There are two sides to an aggressive bite.
Your cat may be trying to get its way (sort of through intimidation):
- They know biting can be painful and is generally a no-no. They might bite at you to make you stop doing something, like clipping their nails or putting them into a carrier.
- It’s important to discourage the cat’s behavior by continuing — let them know a bite will not result in them getting what they want.
- This differs from overstimulation in that it’ll be something your cat does not want, rather than something they generally enjoy but are done with for the moment.
A true aggressive bite happens in response to a perceived threat.
- Your cat is angry, frustrated, or afraid and lashing out. It will probably be accompanied by hissing, growling, or spitting. Maybe a little yowling.
- A genuinely aggressive bite, if you’re the recipient, will be obvious — you’re going to take some damage, and you’ll have to treat the wound. But if it’s a cat you know and trust, try not to panic and don’t respond aggressively, as it’ll encourage them to dig in and continue the “fight.”
- However, you should try to extricate yourself and leave the cat alone. A simple intimidation tactic may progress towards this in some situations — by then it’s best not to continue.
Ever ask yourself, “Why does my cat bite me gently?” Perhaps a little nibble followed by a meow or scampering away, tail held high, while looking back at you?
If it doesn’t break the skin and it seems like your cat wants something, they’re just biting you so that you’ll pay attention to them. They’re like your friend balling up paper to throw at your head from the other side of the classroom.
Why do cats purr and then bite you? Well, are they still purring? If it doesn’t break the skin and your cat just gazes up at your adoringly, or starts kneading you, or was kneading you, and then started licking and finally gave a little bite, that kitty is in love.

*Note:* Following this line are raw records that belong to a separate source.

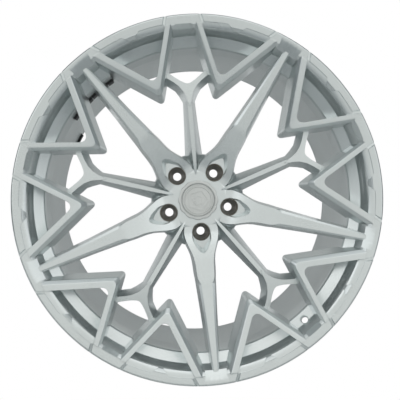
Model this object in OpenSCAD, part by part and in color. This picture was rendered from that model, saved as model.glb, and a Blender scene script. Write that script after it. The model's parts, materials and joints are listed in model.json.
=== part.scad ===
// Forged five-lug road wheel, 22 x 9.5 inch, with five main spokes, five split spokes and ten chevrons.
// Sizes in millimetres. The wheel axis lies along Y and the face looks along -Y; +Z is up.
// The origin is the centre of the hub's mounting face.
// Inside the modules the wheel is built with its axis along z, the face upwards and the
// mounting face at z = 0; on_axis() then lays it over into the frame above.

/* [Rim] */
// Outer radius of the two flanges
flange_r = 297.5; // [270:0.5:360]
// Height of a flange above the bead seat
flange_h = 17.5; // [12:0.5:22]
// Thickness of a flange along the axis
flange_t = 13; // [8:0.5:16]
// Clear width between the two flanges
rim_w = 241; // [195:1:300]
// Width of each bead seat
seat_w = 21; // [18:0.5:26]
// Height of the safety hump next to each bead seat
hump_h = 1.5; // [1:0.1:2.5]
// Depth of the drop centre below the bead seat, outside
well_h = 19; // [14:0.5:24]
// Length of the drop centre along the axis
well_w = 30; // [24:1:45]
// Wall thickness in the drop centre
well_t = 5; // [3.5:0.5:8]
// Wall thickness at the rear bead seat
seat_t = 4; // [3:0.5:8]
// Corner radius of the flanges' outer edges
flange_edge = 4; // [2:0.5:5]

/* [Lip] */
// Width of the flat face of the front lip
land_w = 15.5; // [12:0.5:18]
// Radial drop of the bevel inside the flat face
lip_bevel_w = 6; // [4:0.5:8]
// Axial drop of the bevel inside the flat face
lip_bevel_h = 6; // [4:0.5:8]
// Depth of the front well from the face to the shoulder above the drop centre
front_well_h = 33; // [28:1:38]
// Radial taper of the front well over that depth
front_well_taper = 4; // [2:0.5:6]
// Depth of the milled lip pockets
pocket_h = 4.5; // [3:0.5:6]
// Radial width of the lip pockets, measured on their floor
pocket_w = 6; // [4:0.5:8]
// Width of the relief groove beside each chevron leg
relief_w = 5; // [3:0.5:7]
// Depth of the relief groove
relief_h = 3.5; // [2:0.5:5]
// Radial width of the bevel on the five bridges above the main spokes
bridge_bevel_w = 16; // [12:0.5:20]
// Axial drop of that bevel
bridge_bevel_h = 12; // [8:0.5:14]
// Radius of the valve hole
valve_r = 5.7; // [4:0.05:8]

/* [Hub] */
// Height of the front lip face above the mounting face
face_h = 112; // [95:1:130]
// Thickness of the hub at the cap
hub_t = 34; // [30:1:42]
// Wall of the hub outside the seat inserts, at its front
hub_wall = 8.5; // [6:0.5:14]
// Growth of that radius towards the back
hub_draft = 5; // [2:0.5:7]
// Rise of the hub's face from the cap to its outer edge
hub_dish = 4; // [2:0.5:8]
// Radius of the centre bore
bore_r = 33.3; // [28:0.05:36]
// Length of the centre bore
bore_l = 12; // [10:0.5:14]
// Pitch circle diameter of the lug holes
lug_pcd = 112; // [108:0.5:120]
// Radius of the lug holes
lug_r = 7.5; // [6:0.1:8]
// Radius of the seat inserts at their wide front end
seat_r = 15.5; // [13:0.1:16]
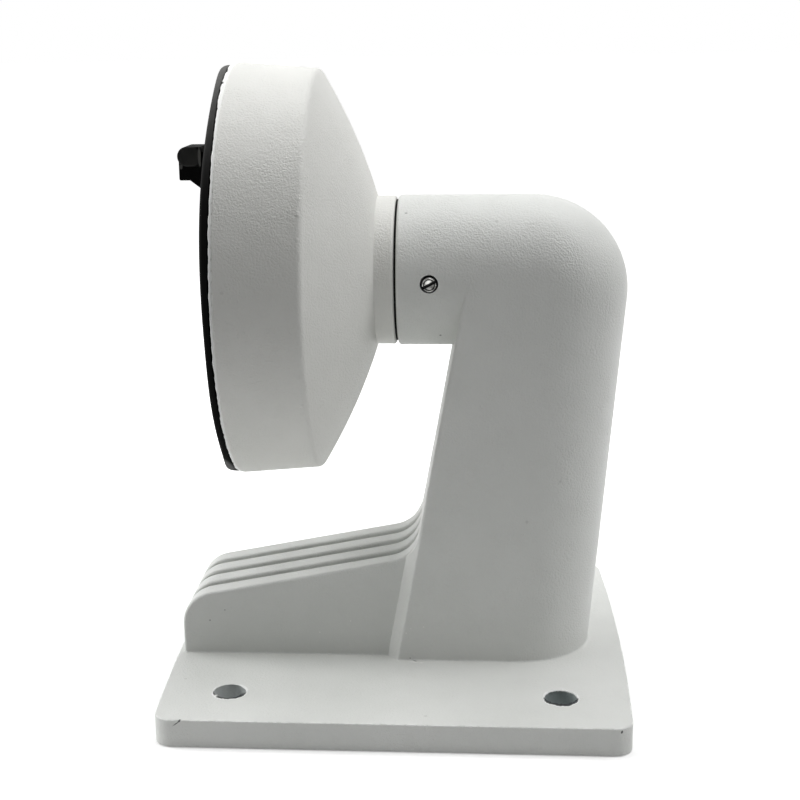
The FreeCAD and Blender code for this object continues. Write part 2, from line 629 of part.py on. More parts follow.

It’s all a bit reminiscent of their kitten days with mama, where bonding through kneading, licks, and nibbles happened a lot. In a way, it’s still a bid for attention. They might want you to be a more active participant in the bonding and may give a little nip to encourage you.
How to Stop a Cat From Biting
- Unfortunately for us, cats learn through consistency. You can’t teach them that bonding bites are cute and good while biting to be fed isn’t. The lesson they have to learn is that all biting of humans is bad.
- Scolding and punishment will be counterintuitive. It won’t teach your cat anything; it will make them angry at worst or somewhat confused as to what’s happening. Instead, work with the tools of redirection and positive reinforcement.
- If your cat nips for attention, be sure to ignore them. When they try to get your attention in other ways, without biting you, reward them and see what else they wanted.
- Don’t respond to nibbles at bonding time – don’t give in and start petting, but also don’t pull your hand or arm away while the love bite is happening. They may take it as an invitation to give chase; simply move out of the line of fire afterward.
- As mentioned above, if your cat bites to make you stop doing something, just keep on. Otherwise, you’re letting them know that biting is an effective tactic against you. Then they would repeat the behavior later. Make sure you praise them and offer treats when the ordeal is over.
- Finally, if you have an aggressive biter, you should stay conscious of what sets them off and prevent the situation entirely. Once they’re on the warpath, you can’t do much but back off or try to redirect them safely.
Why do cats bite? The reason can seem elusive, but there’s always an explanation. Once you learn the why behind your cat’s biting, you can begin convincing them why not.
Just remember that it’ll take patience and repetition. And sometimes, even the most well-behaved cat breeds might give in to instinct.